En esa misma línea, disponer de un mapa del delito para poder ver las zonas o barrios más conflictivos puede ser muy útil para quien esté pensando mudarse y evitar una zona con robos. Pero esto también puede hacer que los vecinos de ese barrio encuentren cada vez más difícil poder vender su casa y salir de allí. No hay que darle muchas vueltas. La política y los políticos son imperfectos, y es al menos utópico pensar en un esquema donde todo esté resuelto y sin fricciones –como le gusta decir a Silicon Valley– en el que el ciudadano ¿o cliente? siempre tiene la razón. Debemos aceptar “la mediocridad de la política” dice Morozov, y esperar de los ciudadanos sacrificios y solidaridad con otros a la hora de demandar políticas públicas.

Una crítica necesaria

Internet es una tecnología que ya está madura y debemos asumir su mayoría de edad para pensarla y criticarla de acuerdo a los tiempos que corren. Sacralizarla y dejarla en el altar de los intocables –asegura Morozov– no nos permitirá entender las consecuencias que tiene en el tejido social. Le guste o no a la industria y a los tecnoutópicos de turno, es hora de tomar una reflexión crítica y forjar un pensamiento post-Internet, donde deje de usarse como variable explicativa de las cosas y sea posible desmenuzarla y discutirla en sus partes.

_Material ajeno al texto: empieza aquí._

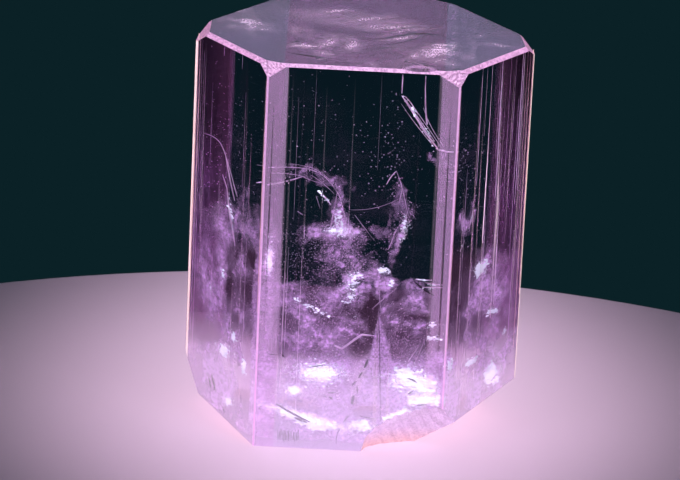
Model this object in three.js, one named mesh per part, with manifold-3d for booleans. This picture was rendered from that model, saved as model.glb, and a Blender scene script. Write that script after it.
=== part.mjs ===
// Kunzite crystal: one stout prism of pink spodumene that stands on its broken base.
// Millimetres, +Z up. The wide front face looks towards -Y. The origin is at the middle of the base.
// It grew as one piece, so it is one solid: an eight-sided prism with a flat top, bevelled top edges,
// three-sided facets at the top corners, growth lines up its faces and chips along its lower edge.

import * as THREE from 'three';
import { mergeVertices } from 'three/addons/utils/BufferGeometryUtils.js';
import Module from 'manifold-3d';

const wasm = await Module();
wasm.setup();

// Overall size
const height = 56.6;
const leftX = -22.6;
const rightX = 22.56;
const halfDepth = 11.5;

// Plan of the prism, seen from above
const frontLeftX = -12.55;
const frontRightX = 12.55;
const backLeftX = -10.45;
const backRightX = 10.45;
const leftEdgeFrontY = -1.5;
const leftEdgeBackY = 0.2;
const leftEdgeBackX = -22.2;
const rightEdgeFrontY = -1.3;
const rightEdgeBackY = 2.0;
const rightEdgeBackX = 20.36;

// Worn upright edges: how far each narrow strip reaches along its two faces
const outerEdgeStrip = 0.7;
const frontEdgeStrip = 0.16;

// Top edges
const topBevel = 0.52;
const frontBevel = 0.4;

// Lower edge: where the slanting breaks meet the upright edges, and how steeply they run under the crystal
const leftBreakRise = 4.3;
const leftBreakReach = 8;
const rightBreakNear = 3.6;
const rightBreakFar = 7.3;
const rightBreakReach = 5;
const backBreakRise = 1.6;
const backBreakReach = 2.2;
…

¿Es Morozov un escéptico? ¿Un tecnófobo? ¿Un crítico para la galería? No lo creo. Yo lo veo más como un realista[6] de la tecnología. Entender que es funcional según quién la use y la aproveche. Hacia el final del libro lo deja bien claro: la tecnología no es el enemigo. El enemigo es el terco resolvedor de problemas que hay en su interior. ◼︎


  1. Para poner en perspectiva este punto, les recomiendo leer el capítulo «La unificación del mundo» de La era del capital, por el historiador Eric Hobsbawm.
  2. Hace algunos años Facebook lanzó una iniciativa para demostrar que su plataforma era una herramienta a favor de la paz. En una página especialmente diseñada (peace.facebook.com) contabilizaba las amistades generadas por personas de distintos países en conflicto (Palestina e Israel, Ucrania y Rusia, entre otros).
  3. El término fue acuñado por el periodista Dominic Basulto en un gran reportaje publicado en Big Think, «Meet the urban datasexual», en el que hace una analogía con los metrosexuales, aunque en vez de ropa y accesorios, lo que les obsesiona son los datos como símbolo de status.
  4. Ryan Air es una de las principales aerolíneas de bajo costo que ganó popularidad por cobrar microtarifas por todos sus servicios. Sin embargo, su intento de tarifar el uso de los baños en medio de los vuelos no tuvo éxito.
  5. Gordon Bell escribió dos libros sobre su experimento de guardar toda su vida en datos: “Total Recall: How the e-Memory revolution will change everything” y “Your life uploaded: The digital way to better health, life and productivity”.
  6. La corriente realista en el estudio de las Relaciones Internacionales pone al poder, la competencia y la anarquía en el centro de su concepción del mundo, en oposición a las líneas de pensamiento más liberales.